** Start **
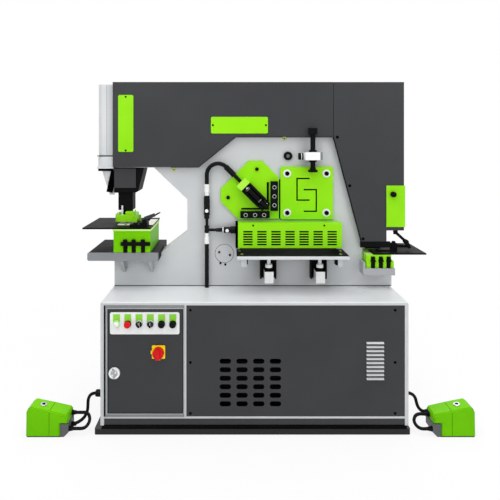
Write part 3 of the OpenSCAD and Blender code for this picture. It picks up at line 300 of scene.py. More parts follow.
def piece(bm, name, body, slot, *finishes):
    """Turns a bmesh, drawn in place, into an object that moves with a body."""
    bmesh.ops.remove_doubles(bm, verts=bm.verts, dist=MERGE)
    bmesh.ops.recalc_face_normals(bm, faces=bm.faces)
    mesh = bpy.data.meshes.new(name)
    bm.to_mesh(mesh)
    bm.free()
    mesh.polygons.foreach_set("use_smooth", [True] * len(mesh.polygons))
    mesh.set_sharp_from_angle(angle=math.radians(35))
    ob = placed(name, mesh)
    for key in finishes:
        mesh.materials.append(MATERIALS[key])
    even = ob.modifiers.new("Flat faces stay flat", "WEIGHTED_NORMAL")
    even.keep_sharp = True
    even.weight = 80
    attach(ob, body)
    return ob


def build(name, body, slot, key, *shapes):
    """One piece of one finish, from shapes: each a drawing function and what it takes after the bmesh."""
    bm = bmesh.new()
    for draw, *values in shapes:
        draw(bm, *values)
    piece(bm, name, body, slot, key)


# Body, slot and finish of the looks that come up often
# DARK draws black parts and also painted shade
DARK = ("machine", "black", "void")
COAL = ("machine", "black", "coal")
CREAM = ("machine", "white", "cream")
PLASTIC = ("machine", "black_plastic", "black_plastic")


def at(x, y, z, axis=(0, 0, 1)):
    """A place in millimetres, with +Z turned to axis."""
    turn = Vector((0, 0, 1)).rotation_difference(Vector(axis)).to_matrix().to_4x4()
    return Matrix.Translation(Vector((x, y, z)) * MM) @ turn


def lean(degrees):
    """A turn about Y."""
    return Matrix.Rotation(math.radians(degrees), 4, "Y")


def soften(bm, edges, round_mm, clamp=False):
    """Rounds edges in two steps."""
    bmesh.ops.bevel(
        bm, geom=edges, offset=round_mm * MM, segments=2, profile=0.5, affect="EDGES", material=-1,
        clamp_overlap=clamp,
    )


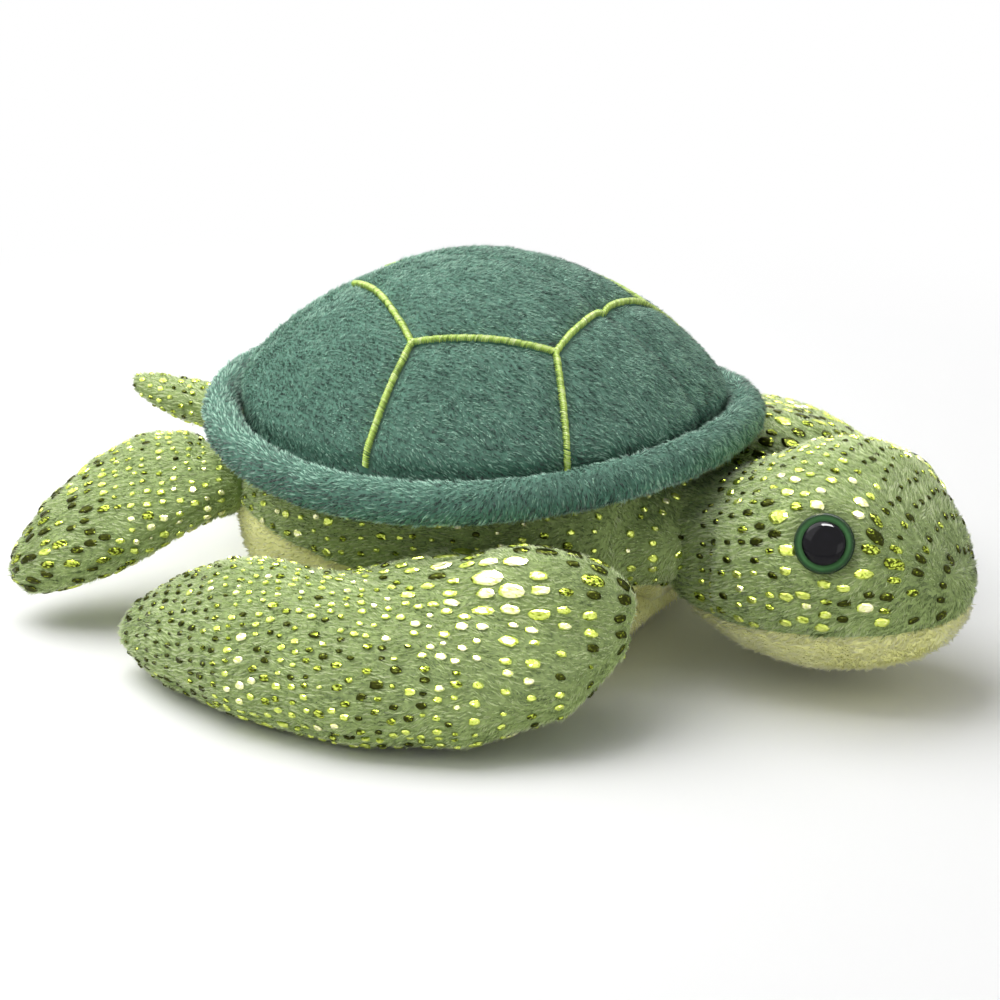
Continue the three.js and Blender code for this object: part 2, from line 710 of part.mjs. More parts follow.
** End **
# [Problem to work on]
Would you reproduce all the entries exactly?

# [The completed task]
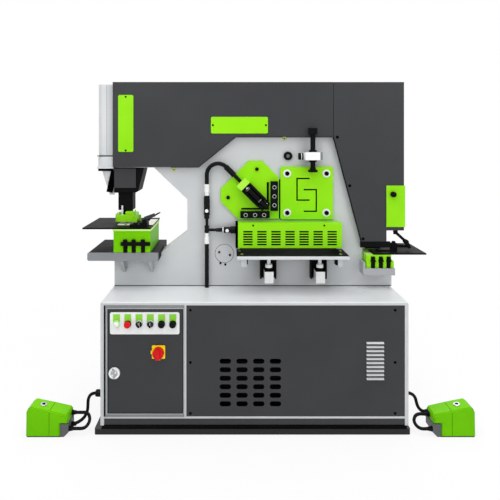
Write part 3 of the OpenSCAD and Blender code for this picture. It picks up at line 300 of scene.py. More parts follow.
def piece(bm, name, body, slot, *finishes):
    """Turns a bmesh, drawn in place, into an object that moves with a body."""
    bmesh.ops.remove_doubles(bm, verts=bm.verts, dist=MERGE)
    bmesh.ops.recalc_face_normals(bm, faces=bm.faces)
    mesh = bpy.data.meshes.new(name)
    bm.to_mesh(mesh)
    bm.free()
    mesh.polygons.foreach_set("use_smooth", [True] * len(mesh.polygons))
    mesh.set_sharp_from_angle(angle=math.radians(35))
    ob = placed(name, mesh)
    for key in finishes:
        mesh.materials.append(MATERIALS[key])
    even = ob.modifiers.new("Flat faces stay flat", "WEIGHTED_NORMAL")
    even.keep_sharp = True
    even.weight = 80
    attach(ob, body)
    return ob


def build(name, body, slot, key, *shapes):
    """One piece of one finish, from shapes: each a drawing function and what it takes after the bmesh."""
    bm = bmesh.new()
    for draw, *values in shapes:
        draw(bm, *values)
    piece(bm, name, body, slot, key)


# Body, slot and finish of the looks that come up often
# DARK draws black parts and also painted shade
DARK = ("machine", "black", "void")
COAL = ("machine", "black", "coal")
CREAM = ("machine", "white", "cream")
PLASTIC = ("machine", "black_plastic", "black_plastic")


def at(x, y, z, axis=(0, 0, 1)):
    """A place in millimetres, with +Z turned to axis."""
    turn = Vector((0, 0, 1)).rotation_difference(Vector(axis)).to_matrix().to_4x4()
    return Matrix.Translation(Vector((x, y, z)) * MM) @ turn


def lean(degrees):
    """A turn about Y."""
    return Matrix.Rotation(math.radians(degrees), 4, "Y")


def soften(bm, edges, round_mm, clamp=False):
    """Rounds edges in two steps."""
    bmesh.ops.bevel(
        bm, geom=edges, offset=round_mm * MM, segments=2, profile=0.5, affect="EDGES", material=-1,
        clamp_overlap=clamp,
    )


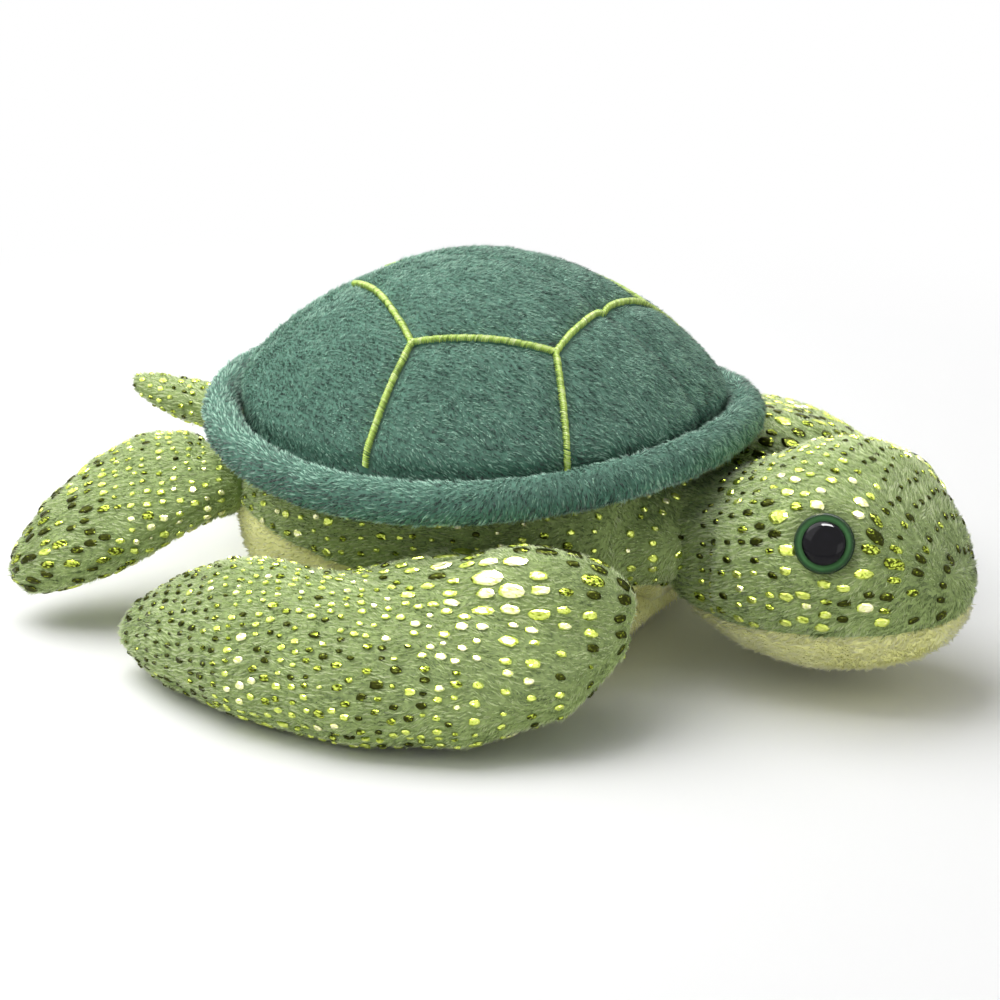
Continue the three.js and Blender code for this object: part 2, from line 710 of part.mjs. More parts follow.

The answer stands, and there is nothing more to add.